When there are multiple NameNodes and automatic failover is not configured (it is not yet supported by this puppet module), both NameNodes start up in standby mode. You will have to manually transition one of them to active.
# on your hadoop master node:
sudo -u hdfs /usr/bin/hdfs haadmin -transitionToActive <namenode_id>
<namenode_id>
will be the first entry in the $namenode_hosts
array,
with dot ('.') characters replaced with dashes ('-'). E.g. namenode1-domain-org
.
class { 'cdh4::hive':
metastore_host => 'hive-metastore-node.domain.org',
zookeeper_hosts => ['zk1.domain.org', 'zk2.domain.org'],
jdbc_password => $secret_password,
}
Include the same cdh4::hive
class as indicated above, and then:
class { 'cdh4::hive::master': }
By default, a Hive metastore backend MySQL database will be used. You must
separately ensure that your $metastore_database (e.g. mysql) package is installed.

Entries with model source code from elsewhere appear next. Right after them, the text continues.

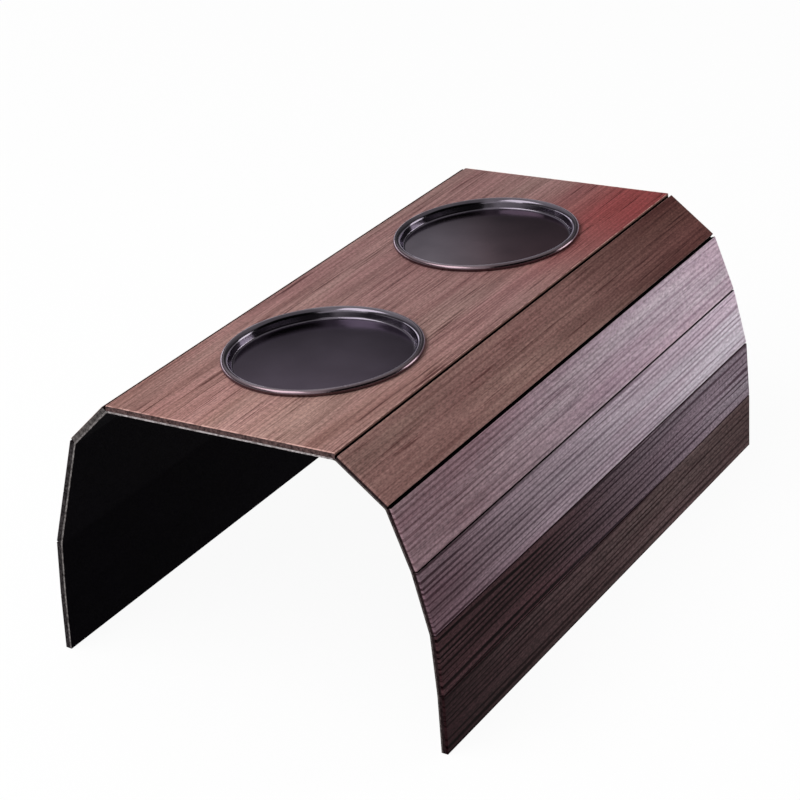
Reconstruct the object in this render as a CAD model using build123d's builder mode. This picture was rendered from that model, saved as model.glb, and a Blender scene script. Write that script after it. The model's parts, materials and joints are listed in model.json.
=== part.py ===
from build123d import *
import math
import os

# Sofa arm tray: a wide centre panel with two dishes, and five slats folded down on each side.
# X runs across the tray, Y along it and Z up. The origin is on the ground, under the middle of the tray.
# All lengths are in millimetres and all angles in degrees.

# Boards
centre_width = 144.0
slat_width = 34.8
tray_length = 370.0
board_thickness = 3.0
arris_radius = 0.35

# Seams between the boards
seam_gap = 0.4
right_turns = (39.0, 32.0, 7.0, 10.5, 3.0)
left_turns = (42.25, 28.75, 0.0, 12.0, 2.0)

# Bendable backing, glued under the boards and free beside each seam
backing_thickness = 1.0
free_reach = 1.4

# Dishes
dish_from_end = 97.5
dish_radius = 55.5
dish_sheet = 0.5
dish_wall_draft = 13.0
dish_corner_radius = 1.3
lip_radius = 3.0
bead_radius = 1.9
bead_curl = 45.0
bead_clearance = 0.2
hole_clearance = 0.4

# Worked out from the sizes above
seam_pitch = slat_width + seam_gap
dish_spacing = tray_length - 2 * dish_from_end
bead_middle = board_thickness + bead_clearance + bead_radius * math.sin(math.radians(bead_curl))
lip_height = lip_radius * (1 - math.sin(math.radians(dish_wall_draft)))
wall_rise = bead_middle + bead_radius - lip_height - dish_sheet
wall_top_radius = dish_radius - bead_radius - lip_radius * math.cos(math.radians(dish_wall_draft))
wall_foot_radius = wall_top_radius - wall_rise * math.tan(math.radians(dish_wall_draft))
hole_radius = wall_top_radius + dish_sheet + hole_clearance


def seam_planes(side, turns, middle=0, underside=0):
    """Section plane of each slat: its origin on the seam, x down the slat and y out of its face."""
    seam = Vector(middle + side * (centre_width + seam_gap) / 2, 0, underside)
    lean = 0
    planes = []
    for turn in turns:
        lean += math.radians(turn)
        down_slat = Vector(side * math.cos(lean), 0, -math.sin(lean))
        planes.append(Plane(origin=seam, x_dir=down_slat, z_dir=(0, -side, 0)))
        seam += down_slat * seam_pitch
    return planes


def slat_corners(planes):
    """The four corners of each slat's section, backing and board together."""
    ends = (seam_gap / 2, seam_gap / 2 + slat_width)
    faces = (-backing_thickness, board_thickness)
    return [plane.from_local_coords((end, face, 0)) for plane in planes for end in ends for face in faces]


# The lie of the slats gives the tray's width and height, and so where the panel stands over the origin.
trial_corners = slat_corners(seam_planes(1, right_turns)) + slat_corners(seam_planes(-1, left_turns))
trial_width = (min(corner.X for corner in trial_corners), max(corner.X for corner in trial_corners))
panel_middle = -sum(trial_width) / 2
panel_underside = -min(corner.Z for corner in trial_corners)

right_planes = seam_planes(1, right_turns, panel_middle, panel_underside)
left_planes = seam_planes(-1, left_turns, panel_middle, panel_underside)
panel_plane = Plane(origin=(panel_middle, 0, panel_underside))
dish_places = {"near_dish": -dish_spacing / 2, "far_dish": dish_spacing / 2}

pieces = []


def keep(part, label):
    """Name a finished piece and put it with the others."""
    part.label = label
    pieces.append(part)


# Centre panel, with a through hole for each dish
with BuildPart() as centre_panel:
    with BuildSketch(panel_plane):
        Rectangle(centre_width, tray_length)
        with GridLocations(0, dish_spacing, 1, len(dish_places)):
            Circle(hole_radius, mode=Mode.SUBTRACT)
    extrude(amount=board_thickness)
    fillet(centre_panel.faces().sort_by(Axis.Z)[-1].outer_wire().edges(), radius=arris_radius)
keep(centre_panel.part, "centre_panel")

# Backing glued under the centre panel
with BuildPart() as centre_backing:
    with BuildSketch(panel_plane):
        Rectangle(centre_width + seam_gap - 2 * free_reach, tray_length)
    extrude(amount=-backing_thickness)
keep(centre_backing.part, "centre_backing")


def make_slat(plane, label):
    """One slat: a straight board with its outer edges eased."""
    with BuildPart() as slat:
        with BuildSketch(plane):
            with Locations((seam_pitch / 2, board_thickness / 2)):
                Rectangle(slat_width, board_thickness)
        extrude(amount=tray_length / 2, both=True)
        outer_face = slat.faces().sort_by(Axis(plane.origin, plane.y_dir))[-1]
        fillet(outer_face.edges(), radius=arris_radius)
    keep(slat.part, label)


def make_backing(plane, is_last, label):
    """The backing glued under one slat, up to where it is free to bend, or to the last slat's edge."""
    far_end = seam_gap / 2 + slat_width if is_last else seam_pitch - free_reach
    with BuildPart() as backing:
        with BuildSketch(plane):
            with Locations(((free_reach + far_end) / 2, -backing_thickness / 2)):
                Rectangle(far_end - free_reach, backing_thickness)
        extrude(amount=tray_length / 2, both=True)
    keep(backing.part, label)


def make_fold(board_before, plane, label):
    """The free strip of backing that bends under one seam, between the two glued stretches."""
    before = Plane(origin=plane.origin, x_dir=board_before.x_dir, z_dir=plane.z_dir)
    with BuildPart() as fold:
        with BuildSketch(Plane.XZ):
            with BuildLine():
                outline = [
                    before.from_local_coords((-free_reach, 0, 0)),
                    plane.origin,
                    plane.from_local_coords((free_reach, 0, 0)),
                    plane.from_local_coords((free_reach, -backing_thickness, 0)),
                    before.from_local_coords((-free_reach, -backing_thickness, 0)),
                ]
                Polyline(*[(point.X, point.Z) for point in outline], close=True)
            make_face()
        extrude(amount=tray_length / 2, both=True)
    keep(fold.part, label)


# Slats, their backing and the folds between, from the panel outwards
for side_name, side, planes in (("right", 1, right_planes), ("left", -1, left_planes)):
    board_before = Plane(origin=panel_plane.origin, x_dir=(side, 0, 0), z_dir=(0, -side, 0))
    for number, plane in enumerate(planes, start=1):
        make_slat(plane, f"{side_name}_slat_{number}")
        make_backing(plane, number == len(planes), f"{side_name}_backing_{number}")
        make_fold(board_before, plane, f"{side_name}_fold_{number}")
        board_before = plane


def make_dish(place, label):
    """A shallow dish spun from sheet: flat floor, rounded corner, steep wall, wide lip and rolled bead.

    The line drawn is the sheet's upper face, and the sheet lies below it and inside the bead.
    The bead curls under on its outer side, down to just above the panel.
    """
    axis_plane = Plane(origin=panel_plane.origin + Vector(0, place, 0), x_dir=(1, 0, 0), z_dir=(0, -1, 0))
    with BuildPart() as dish:
        with BuildSketch(axis_plane):
            with BuildLine():
                upper_face = FilletPolyline(
                    (0, dish_sheet),
                    (wall_foot_radius, dish_sheet),
                    (wall_top_radius, dish_sheet + wall_rise),
                    radius=dish_corner_radius,
                )
                lip = JernArc(upper_face @ 1, upper_face % 1, lip_radius, dish_wall_draft - 90)
                JernArc(lip @ 1, lip % 1, bead_radius, -90 - bead_curl)
                offset(amount=dish_sheet, side=Side.RIGHT, closed=True)
            make_face()
        revolve(axis=Axis(axis_plane.origin, (0, 0, 1)))
    keep(dish.part, label)


for dish_name, place in dish_places.items():
    make_dish(place, dish_name)

os.makedirs("parts", exist_ok=True)
for piece in pieces:
    export_step(piece, f"parts/{piece.label}.step")

feet = {name: min(corner.Z for corner in slat_corners(planes))
        for name, planes in (("right", right_planes), ("left", left_planes))}
print(f"Panel stands {panel_underside:.2f} mm up, feet at {feet['right']:.3f} and {feet['left']:.3f} mm")
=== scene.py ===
import json
import math

import bmesh
import bpy
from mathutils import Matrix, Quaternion, Vector, noise


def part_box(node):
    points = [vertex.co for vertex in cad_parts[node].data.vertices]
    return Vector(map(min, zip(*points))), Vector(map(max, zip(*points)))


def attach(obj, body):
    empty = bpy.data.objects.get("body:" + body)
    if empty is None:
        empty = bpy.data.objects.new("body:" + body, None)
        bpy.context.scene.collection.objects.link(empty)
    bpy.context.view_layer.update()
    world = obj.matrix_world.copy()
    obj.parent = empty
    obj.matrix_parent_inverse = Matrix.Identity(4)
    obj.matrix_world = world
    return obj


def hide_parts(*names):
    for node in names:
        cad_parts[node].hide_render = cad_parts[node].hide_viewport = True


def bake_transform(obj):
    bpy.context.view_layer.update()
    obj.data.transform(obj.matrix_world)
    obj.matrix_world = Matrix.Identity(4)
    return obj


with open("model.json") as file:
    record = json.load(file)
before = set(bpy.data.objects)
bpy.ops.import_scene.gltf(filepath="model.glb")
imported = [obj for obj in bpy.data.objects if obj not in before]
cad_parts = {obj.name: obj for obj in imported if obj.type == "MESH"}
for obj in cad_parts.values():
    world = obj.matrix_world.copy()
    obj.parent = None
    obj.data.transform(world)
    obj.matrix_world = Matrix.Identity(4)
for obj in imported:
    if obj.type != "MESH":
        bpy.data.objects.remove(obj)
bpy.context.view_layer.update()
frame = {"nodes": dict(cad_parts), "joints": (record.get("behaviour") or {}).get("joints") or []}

slats_per_side = 5
# Sizes in metres, the same as the part's
board_thickness = 0.003
half_length = 0.185
seam_pitch = 0.0352
backing_thickness = 0.001
# How far the backing is free from a seam, and how far it reaches under the last slat
free_reach = 0.0014
last_reach = 0.035
# Radius of a dish's flat floor, and of the top of its bead
dish_floor_reach = 0.0488
dish_crest_reach = 0.0536

# Camera, at the photograph's viewing angle
camera_lens = 101.29
camera_sensor = 36
camera_place = (0.6625, -0.9727, 0.6576)
camera_angles = (64.313, 5.291, 32.082)

camera_data = bpy.data.cameras.new("camera")
camera_data.lens = camera_lens
camera_data.sensor_width = camera_sensor
camera = bpy.data.objects.new("camera", camera_data)
camera.location = camera_place
camera.rotation_euler = [math.radians(angle) for angle in camera_angles]
bpy.context.scene.collection.objects.link(camera)
bpy.context.scene.camera = camera
bpy.context.scene.view_settings.view_transform = "Standard"


def linear(red, green, blue):
    """A screen colour of 0 to 255 as the shaders' linear numbers."""
    values = [channel / 255 for channel in (red, green, blue)]
    return [value / 12.92 if value <= 0.04045 else ((value + 0.055) / 1.055) ** 2.4
            for value in values] + [1]


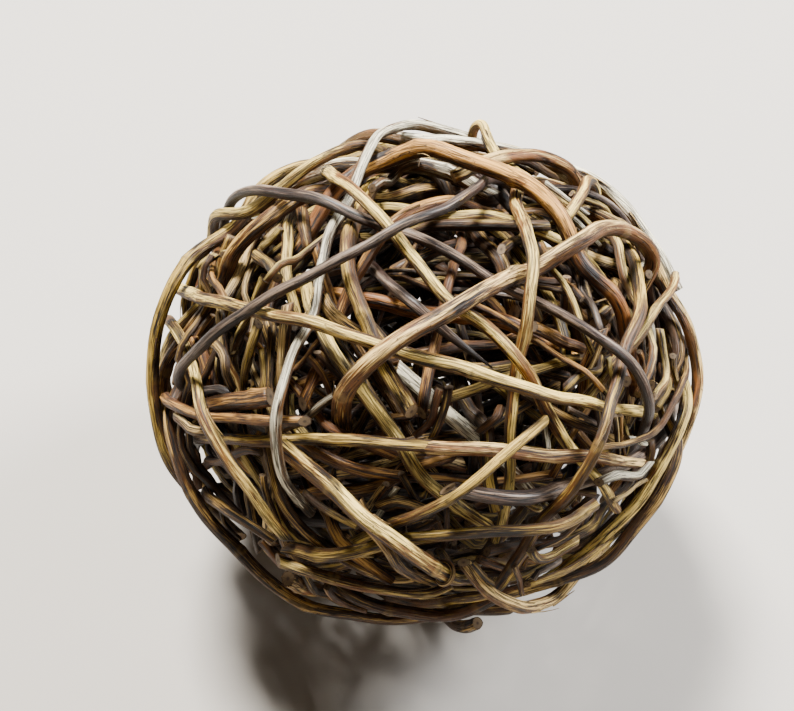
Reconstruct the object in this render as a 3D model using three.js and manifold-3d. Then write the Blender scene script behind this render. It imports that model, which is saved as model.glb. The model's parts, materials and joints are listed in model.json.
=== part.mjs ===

If you want to disable automatic setup of your metastore backend
database, set the metastore_database
parameter to undef:
class { 'cdh4::hive::master':
metastore_database => undef,
}
class { 'cdh4::oozie': }
The following will install and run oozie-server, as well as create a MySQL
database for it to use. A MySQL database is the only currently supported
automatically installable backend database. Alternatively, you may set
database => undef
to avoid setting up MySQL and then configure your own
Oozie database manually.
class { 'cdh4::oozie::server:
jdbc_password -> $secret_password,
}
To install hue server, simply:
class { 'cdh4::hue':
secret_key => 'ii7nnoCGtP0wjub6nqnRfQx93YUV3iWG', # your secret key here.
}
There are many more parameters to the cdh4::hue
class. See the class
documentation in manifests/hue.pp.
Note that while much of this puppet-cdh4 module supports MRv1, this Hue puppetization currently does not. (Feel free to submit a patch to add MRv1 support though!)
If you include cdh4::hive
or cdh4::oozie
classes on this node,
Hue will be configured to run its Hive and Oozie apps.
Hue Impala is not currently supported, since Impala hasn't been puppetized in this module yet.